I watched the talking heads last night.  First one CNN and then on Fox News.  I have been watching the two cable stations enough to have a solid guess as to who was going to say what.  None of them disappointed me.  

There is another page on CNN worth your time.  It is a pretty succinct wrap up of the analysis from the people who I consider to have an inkling.

One page not to miss, especially when the zealots come out arguing about the truth in the debate, is FactCheck.Org.  Nothing burns me more than when any person starts clamoring about the "lies" from the other side, and fails to even remotely look into the reality of what their candidate is spewing.

Let's put the cards on the table here folks.  On foreign policy, both candidates stretched it, tw2isted words, and resorted to sound bites.  Digging deeper into other areas, both sides rely on too many assumptions to bolster their economic plan, and to try and bury the other's plan.

If someone ever writes a book on this campaign, and I am sure several will, you can pretty much bet you will find it in the historical fiction section of your local library or bookstore.

The truth is the truth.  You can twist it, you can ignore it, you can decide to attempt to rewrite it, but up to this point in time, neither side has any monopoly over it.

The only truth that is going to matter at this point will become self-evident, hopefully, sometime just before midnight two weeks from today.  

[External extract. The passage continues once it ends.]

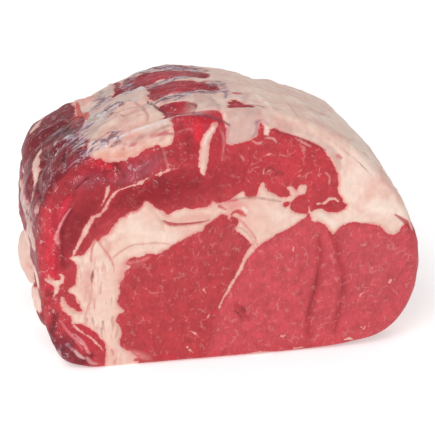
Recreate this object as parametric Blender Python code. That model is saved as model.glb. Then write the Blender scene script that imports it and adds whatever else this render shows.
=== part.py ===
"""Raw beef rib roast: a boneless rib joint cut square across its grain, as one solid body.

Metres, +Z up, +X to the right across the cut face, the cut face towards -Y, the base flat on Z = 0,
the middle of its box over the origin.
The cut's outline is carried from front to back. On the way it is rounded at both rims, it sinks where
string once held it, and it swells where the fat cover is thick.
"""
import bmesh
import bpy
import numpy as np

MM = 0.001

# Driving sizes, in mm
DEPTH = 110.0  # cut face to back
FRONT_ROUND = 4.0  # how softly the cut's edge turns
SHOULDER_ROUND = 7.0  # extra softness where the fat slab leans over the cut's upper left edge
BACK_ROUND = 12.0
FRONT_CROWN = 1.6  # how far the cut meat bulges
BACK_CROWN = 5.0
BELLY = 5.0  # how far the left side swells at mid depth
RIGHT_BELLY = 1.5
STRING_FIRST = 33.0  # depth of the first string mark behind the cut
STRING_PITCH = 34.0
STRING_DEEP = 2.2
STRING_HALF_WIDTH = 6.0
STRING_MARKS = 2

# Where each feature fades in, as the value where it starts and the value where it is whole, in mm
OFF_BASE = (5, 60)  # height: the sides leave the flat base
LEFT_FLANK = (-50, -85)  # x: the left belly
FLANK_TOP = (108, 84)  # height: the left belly fades out upwards
RIGHT_FLANK = (50, 80)  # x: the right belly
MARK_HEIGHTS = (10, 45)  # height: the string marks
SHOULDER_ACROSS = (-20, -60)  # x: the softer edge under the fat slab
SHOULDER_HEIGHTS = (80, 115)  # height: the same
SINK_FROM = 0.15  # part of the depth where the top starts to sink
BELLY_FULLNESS = 0.7  # below 1 the belly is fuller near its ends

# The cut's outline seen from the front, clockwise from the left end of the flat base, in mm: (x, z)
SECTION = (
    (-58, 0), (-75, 0.8), (-88, 8), (-94.5, 28), (-95.5, 52), (-95.5, 76), (-91, 99), (-78, 115.5),
    (-57, 126.5), (-34, 133.5), (-9, 137.5), (16, 135.5), (38, 128.5), (58, 116), (75, 98), (89, 77),
    (97, 53), (94.5, 26), (82, 8), (60, 1.8), (32, 0), (-14, 0),
)

# How far the upper half of the section sinks from front to back, by where it is across, in mm: (x, sink)
BACK_SINK = ((-96, 2), (-86, 8), (-70, 16), (-50, 13), (-20, 11), (5, 15), (35, 18), (55, 13), (72, 5), (97, 3))

# Lobes of fat on the left flank: middle y and z, half length and half height, how far it stands out, in mm
FLANK_LOBES = (
    (-38, 32, 13, 11, 2.5),
    (-5, 42, 14, 14, 5.0),
    (28, 62, 14, 20, 2.5),
)

# Mesh density
AROUND = 92
ALONG = 25
ROUND_STEPS = 4
CAP_RINGS = 7
CAP_INNER = 0.1
CURVE_STEPS = 40

MEAT_COLOUR = (0.52, 0.07, 0.09, 1.0)
MEAT_ROUGHNESS = 0.38


def smooth(low, high, value):
    """0 below low, 1 above high, and a smooth S between them."""
    t = np.clip((value - low) / (high - low), 0, 1)
    return t * t * (3 - 2 * t)


def outline(points, count):
    """Closed Catmull-Rom curve through the points, as count points at equal steps along it."""
    p = np.array(points, float)
    t = np.linspace(0, 1, CURVE_STEPS, endpoint=False)[:, None]
    before, here, after, beyond = (np.roll(p, shift, 0)[:, None, :] for shift in (1, 0, -1, -2))
    curve = 0.5 * (
        2 * here
        + (after - before) * t
        + (2 * before - 5 * here + 4 * after - beyond) * t**2
        + (3 * here - before - 3 * after + beyond) * t**3
    )
    curve = curve.reshape(-1, 2)
    curve = np.vstack([curve, curve[:1]])
    run = np.concatenate([[0], np.cumsum(np.linalg.norm(np.diff(curve, axis=0), axis=1))])
    steps = np.linspace(0, run[-1], count, endpoint=False)
    return np.stack([np.interp(steps, run, curve[:, k]) for k in range(2)], 1)


def outward(points):
    """Unit normals of the clockwise outline, pointing out of the meat."""
    along = np.roll(points, -1, 0) - np.roll(points, 1, 0)
    along /= np.linalg.norm(along, axis=1)[:, None]
    return np.stack([-along[:, 1], along[:, 0]], 1)


def swell(x, z, depth):
    """How far the skin stands out from the cut's outline, in mm, at a place on it and a depth behind it."""
    off_base = smooth(*OFF_BASE, z)
    left = smooth(*LEFT_FLANK, x) * smooth(*FLANK_TOP, z)
    right = smooth(*RIGHT_FLANK, x)
    middle = np.sin(np.pi * np.clip(depth / DEPTH, 0, 1)) ** BELLY_FULLNESS
    across, sink = np.transpose(BACK_SINK)
    total = (BELLY * left + RIGHT_BELLY * right) * off_base * middle
    total -= np.interp(x, across, sink) * off_base * (1 - left) * smooth(SINK_FROM, 1.0, depth / DEPTH)
    for mark in range(STRING_MARKS):
        off_mark = (depth - STRING_FIRST - mark * STRING_PITCH) / STRING_HALF_WIDTH
        total -= STRING_DEEP * np.exp(-off_mark**2) * smooth(*MARK_HEIGHTS, z)
    for y, height, half_length, half_height, proud in FLANK_LOBES:
        off = ((depth - DEPTH / 2 - y) / half_length) ** 2 + ((z - height) / half_height) ** 2
        total += proud * np.sqrt(np.clip(1 - off, 0, 1)) * (x < 0)
    return total


def section(flat, out, depth, inset):
    """One ring of the body, in mm: the outline, swollen for its depth and drawn in by inset."""
    stand = swell(flat[:, 0], flat[:, 1], depth) - inset
    moved = flat + out * stand[:, None]
    y = np.broadcast_to(depth - DEPTH / 2, len(flat))
    return np.stack([moved[:, 0], y, np.maximum(moved[:, 1], 0)], 1)


def side_rings(flat, out):
    """Rings from the front rim to the back rim, with a quarter turn of rounding at each end."""
    x, z = flat.T
    front = FRONT_ROUND + SHOULDER_ROUND * smooth(*SHOULDER_ACROSS, x) * smooth(*SHOULDER_HEIGHTS, z)
    turn = np.linspace(0, np.pi / 2, ROUND_STEPS + 1)
    rings = [section(flat, out, front * (1 - np.cos(a)), front * (1 - np.sin(a))) for a in turn]
    for part in np.linspace(0, 1, ALONG)[1:-1]:
        rings.append(section(flat, out, front + (DEPTH - BACK_ROUND - front) * part, 0))
    for a in turn[::-1]:
        back = BACK_ROUND * (1 - np.sin(a))
        rings.append(section(flat, out, DEPTH - BACK_ROUND * (1 - np.cos(a)), back))
    return rings


def cap_rings(rim, crown):
    """Rings that close an end: the rim drawn towards its middle, over a shallow dome."""
    middle = rim.mean(0)
    rings = []
    for size in np.linspace(1, CAP_INNER, CAP_RINGS + 1)[1:]:
        ring = middle + (rim - middle) * size
        ring[:, 1] += crown * (1 - size**2)
        rings.append(ring)
    return rings


def add_ring(mesh, points):
    """Puts a closed loop of edges into the mesh and returns the edges."""
    corners = [mesh.verts.new(point) for point in points * MM]
    return [mesh.edges.new((a, b)) for a, b in zip(corners, corners[1:] + corners[:1])]


def roast_mesh():
    """The closed body: every ring bridged to the next, the last small ring at each end filled, and centred."""
    flat = outline(SECTION, AROUND)
    sides = side_rings(flat, outward(flat))
    front = cap_rings(sides[0], -FRONT_CROWN)
    back = cap_rings(sides[-1], BACK_CROWN)
    mesh = bmesh.new()
    loops = [add_ring(mesh, points) for points in front[::-1] + sides + back]
    for near, far in zip(loops, loops[1:]):
        bmesh.ops.bridge_loops(mesh, edges=near + far)
    for end in (loops[0], loops[-1]):
        fill = bmesh.ops.contextual_create(mesh, geom=end)
        bmesh.ops.poke(mesh, faces=fill["faces"])
    bmesh.ops.recalc_face_normals(mesh, faces=mesh.faces)
    places = np.array([corner.co for corner in mesh.verts])
    middle = (places.min(0) + places.max(0)) / 2
    bmesh.ops.translate(mesh, verts=mesh.verts, vec=(-middle[0], -middle[1], 0))
    return mesh


def meat_material():
    material = bpy.data.materials.new("raw_beef")
    material.use_nodes = True
    shader = material.node_tree.nodes["Principled BSDF"]
    shader.inputs["Base Color"].default_value = MEAT_COLOUR
    shader.inputs["Roughness"].default_value = MEAT_ROUGHNESS
    return material


def main():
    for thing in list(bpy.data.objects):
        bpy.data.objects.remove(thing)
    mesh = roast_mesh()
    data = bpy.data.meshes.new("roast")
    mesh.to_mesh(data)
    mesh.free()
    data.polygons.foreach_set("use_smooth", [True] * len(data.polygons))
    data.materials.append(meat_material())
    bpy.context.scene.collection.objects.link(bpy.data.objects.new("roast", data))


main()
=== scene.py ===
"""Raw beef rib roast: the looks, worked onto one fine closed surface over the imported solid.

Lengths are in millimetres until a mesh is made. The cut is drawn in its own plane, x across and z up. The
outside is drawn on a chart: s runs clockwise round the section from the left end of the base, and depth
runs from the cut to the back. A pattern's edge is kept on the surface as a signed distance, so that the
material can draw it crisply between corners of the mesh.
"""
import math

import bpy
import numpy as np
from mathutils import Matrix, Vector


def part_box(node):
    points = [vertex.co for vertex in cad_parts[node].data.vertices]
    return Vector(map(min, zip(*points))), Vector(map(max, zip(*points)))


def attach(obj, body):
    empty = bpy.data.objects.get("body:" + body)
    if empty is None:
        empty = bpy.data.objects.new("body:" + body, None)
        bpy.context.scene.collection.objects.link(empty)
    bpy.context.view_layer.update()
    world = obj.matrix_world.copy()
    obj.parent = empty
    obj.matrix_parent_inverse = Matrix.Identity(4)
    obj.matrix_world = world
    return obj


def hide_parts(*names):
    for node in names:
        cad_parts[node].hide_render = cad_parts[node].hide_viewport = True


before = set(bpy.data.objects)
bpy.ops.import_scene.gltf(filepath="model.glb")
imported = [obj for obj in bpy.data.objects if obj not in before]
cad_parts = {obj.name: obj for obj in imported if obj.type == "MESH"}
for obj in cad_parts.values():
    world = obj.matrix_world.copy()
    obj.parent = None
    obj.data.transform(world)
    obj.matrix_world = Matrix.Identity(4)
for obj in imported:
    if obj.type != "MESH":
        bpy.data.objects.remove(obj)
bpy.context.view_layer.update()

MM = 0.001

# The solid's sizes, as part.py has them
DEPTH = 110.0
FRONT_ROUND = 4.0
SHOULDER_ROUND = 7.0
BACK_ROUND = 12.0
FRONT_CROWN = 1.6
BACK_CROWN = 5.0
BELLY = 5.0
RIGHT_BELLY = 1.5
STRING_FIRST = 33.0
STRING_PITCH = 34.0
STRING_DEEP = 2.2
STRING_HALF_WIDTH = 6.0
STRING_MARKS = 2
OFF_BASE = (5, 60)
LEFT_FLANK = (-50, -85)
FLANK_TOP = (108, 84)
RIGHT_FLANK = (50, 80)
MARK_HEIGHTS = (10, 45)
SHOULDER_ACROSS = (-20, -60)
SHOULDER_HEIGHTS = (80, 115)
SINK_FROM = 0.15
BELLY_FULLNESS = 0.7
SECTION = (
    (-58, 0), (-75, 0.8), (-88, 8), (-94.5, 28), (-95.5, 52), (-95.5, 76), (-91, 99), (-78, 115.5),
    (-57, 126.5), (-34, 133.5), (-9, 137.5), (16, 135.5), (38, 128.5), (58, 116), (75, 98), (89, 77),
    (97, 53), (94.5, 26), (82, 8), (60, 1.8), (32, 0), (-14, 0),
)
BACK_SINK = (
    (-96, 2), (-86, 8), (-70, 16), (-50, 13), (-20, 11), (5, 15), (35, 18), (55, 13), (72, 5), (97, 3),
)
FLANK_LOBES = (
    (-38, 32, 13, 11, 2.5),
    (-5, 42, 14, 14, 5.0),
    (28, 62, 14, 20, 2.5),
)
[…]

As to what that will be, the the RCP average of national polls as of 4:30 A.M. had Romney with a 0.4% lead. a tie for all intents and purposes.  The thing is that while this is an election conducted across the nation, it really is 51 separate elections (the states and D.C.), each would determining a set number of electoral votes.  

By the end of this week, we will see the path a bit clearer in the swing states.  We will see where volunteers from all over the country will be sent to bolster the troops in the battleground counties and cities.  I am still betting Ohio is the key. 

In closing for today, let me add that the best part about last night's debate:  it was the last one.